Spaces - One Direction



I am nearing the end of the fall semester, I am both happy and sad, I think that's how it always is. Some classes I will miss and some I wish I could wipe from my memory and probably I won't remember them anyways because I have blacked out from stress. I am at a low point currently, this semester was a struggle, personally and academically. I will be glad when it's over, but that's also a problem because I have become victim to the mentality of "once X happens, everything will be better." It turns out that is not the case, you can't wait for things to change, because if you have a shitty mentality and/or deeper problems, it won't matter, even if they do. It's just a lazy excuse for being stubborn, and in denial of your situation. Not to say that X thing happening can't make things easier, or help you, but they won't make you better, or save your life. Like, "if I could just hit Zayn's high notes in Steal My Girl I would be cured of depression," it won't do that but I would still like to hit those notes. 
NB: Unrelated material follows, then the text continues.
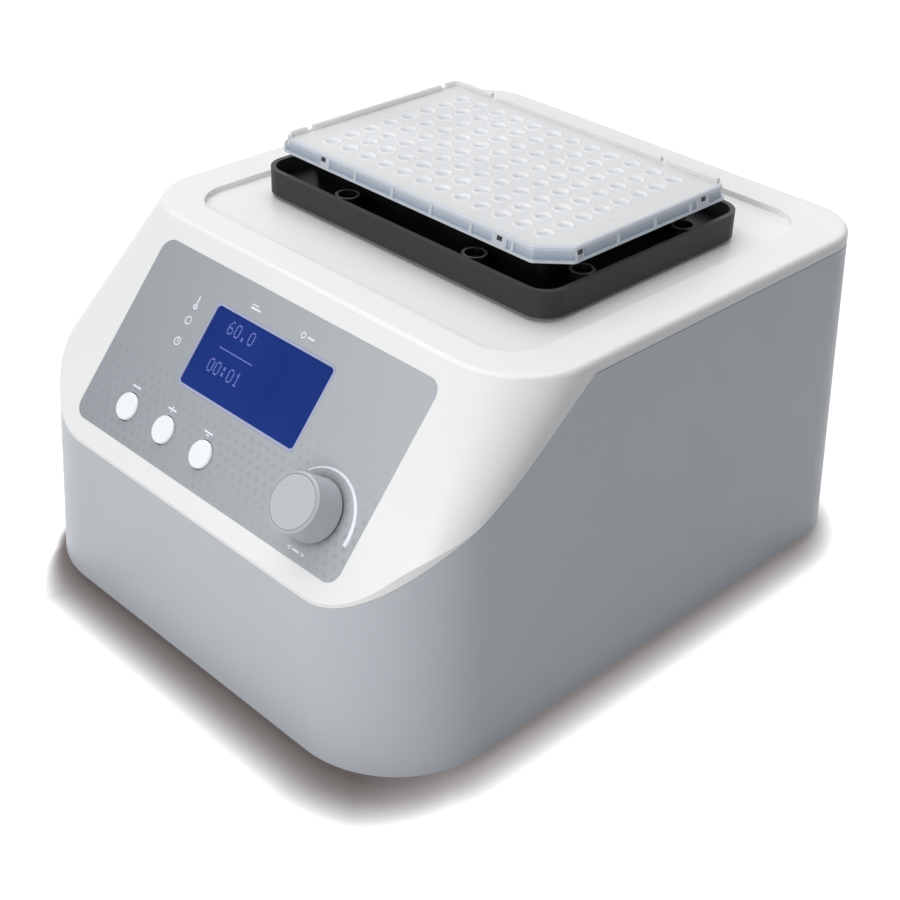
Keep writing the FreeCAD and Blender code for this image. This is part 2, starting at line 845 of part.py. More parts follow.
def fan_blade(front, back, angle):
    """One pitched blade that grows wider and deeper from its root to its tip."""
    sections = []
    middle = (front + back) / 2
    for radius, share in ((rotor_hub_radius - 1, 0.62), (rotor_radius - 1.2, 1.0)):
        sweep = blade_sweep / 2 * share
        reach = (back - front) / 2 * share
        corners = [
            Vec(-sweep - blade_half, middle - reach, radius),
            Vec(-sweep + blade_half, middle - reach, radius),
            Vec(sweep + blade_half, middle + reach, radius),
            Vec(sweep - blade_half, middle + reach, radius),
        ]
        sections.append(Part.makePolygon(corners + corners[:1]))
    blade = Part.makeLoft(sections, True, True)
    blade.rotate(Vec(0, 0, 0), Vec(0, 1, 0), angle)
    blade.translate(Vec(fan_x, 0, fan_z))
    return blade


def make_rear():
    seat = rear_recess_y
    flange = 1.6
    fit = 0.1
    half_x = inlet_width / 2
    half_z = inlet_height / 2
    plate = rear_box(inlet_x, inlet_z, half_x + 4, half_z + 3, seat, seat + flange)
    core = rear_box(inlet_x, inlet_z, half_x - fit, half_z - fit, seat - 22, seat)
    inlet = joined([plate, core])
    socket_z = inlet_z - 4.8
    socket_half_x = 11.5
    socket_half_z = 8.4
    depth = 16.0
    mouth = seat + flange + 1
    socket_floor = seat + flange - depth
    socket = rear_box(inlet_x, socket_z, socket_half_x, socket_half_z, socket_floor, mouth)
    drawer_z = inlet_z + 9.8
    drawer_half_x = 9.0
    drawer_half_z = 3.6
    drawer_depth = 18.0
    drawer_floor = seat + flange - drawer_depth
    drawer_hole = rear_box(inlet_x, drawer_z, drawer_half_x, drawer_half_z, drawer_floor, mouth)
    inlet = inlet.cut([socket, drawer_hole])
    pins = []
    for x, z in ((-7.0, -1.9), (7.0, -1.9), (0.0, 1.9)):
        pins.append(rear_box(inlet_x + x, socket_z + z, 1, 2, seat - 18, seat - 1))
    save("power_inlet", inlet.cut(pins))
    save("inlet_pins", Part.makeCompound(pins))
    gap = 0.2
    half_drawer_x = drawer_half_x - gap
    half_drawer_z = drawer_half_z - gap
    drawer = rear_box(inlet_x, drawer_z, half_drawer_x, half_drawer_z, drawer_floor + gap, seat + flange)
    fuse_bay = box(inlet_x - 7, inlet_x + 7, seat - drawer_depth + 4, seat - 2, drawer_z - 2, drawer_z + 10)
    grip = rear_box(inlet_x, drawer_z - 2.9, 4, 0.7, seat + flange - 0.8, seat + flange + 1)
    save("fuse_drawer", drawer.cut([fuse_bay, grip]))
    sw_x = switch_width / 2
    sw_z = switch_height / 2
    rim = rear_box(inlet_x, switch_z, sw_x + 1.5, sw_z + 1.5, seat, seat + flange)
    case = rear_box(inlet_x, switch_z, sw_x - fit, sw_z - fit, seat - 14, seat)
    hollow = rear_box(inlet_x, switch_z, sw_x - 2, sw_z - 1.5, seat - 9, seat + flange + 1)
    pivot_y = seat + flange - rocker_pivot_depth
    pin_hole = rod(rocker_pin_radius + running_clearance, switch_z - sw_z, switch_z + sw_z, inlet_x, pivot_y)
    save("switch_frame", joined([rim, case]).cut([hollow, pin_hole]))
    save("power_rocker", rocker(pivot_y, sw_x - 3.2, sw_z - 1.9, sw_z - 0.5))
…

But honestly, I have this idea, that if only I had more time, I would be able to get my life in order, get my room clean, eat better, exercise, blog more, but in reality there are days I can't move off of the couch without it being a great effort because I feel like I am trapped in a block of cement. Time would be great, but that doesn't mean I would use this time, I have bigger issues going on, and sometimes I like to blame outside factors for my inability to accomplish things.
2014 was not the best year for me but at the same time it was a great year, Benedict Cumberbatch teased me, Kevin Bacon made eye contact with me and smiled at me, I have made good steps and progress musically, I went to Coachella and Comicon, I went to the LACMA, I saw Paul McCartney and Katy Perry in concert. I did other stuff, I can't really remember January - March at this moment, it's like a blank spot so that's cool. 
Anyways, I have no point, besides that I have an amazing ability ramble intensely and it's raining and I'm wearing a dress because I am more hard core than anyone.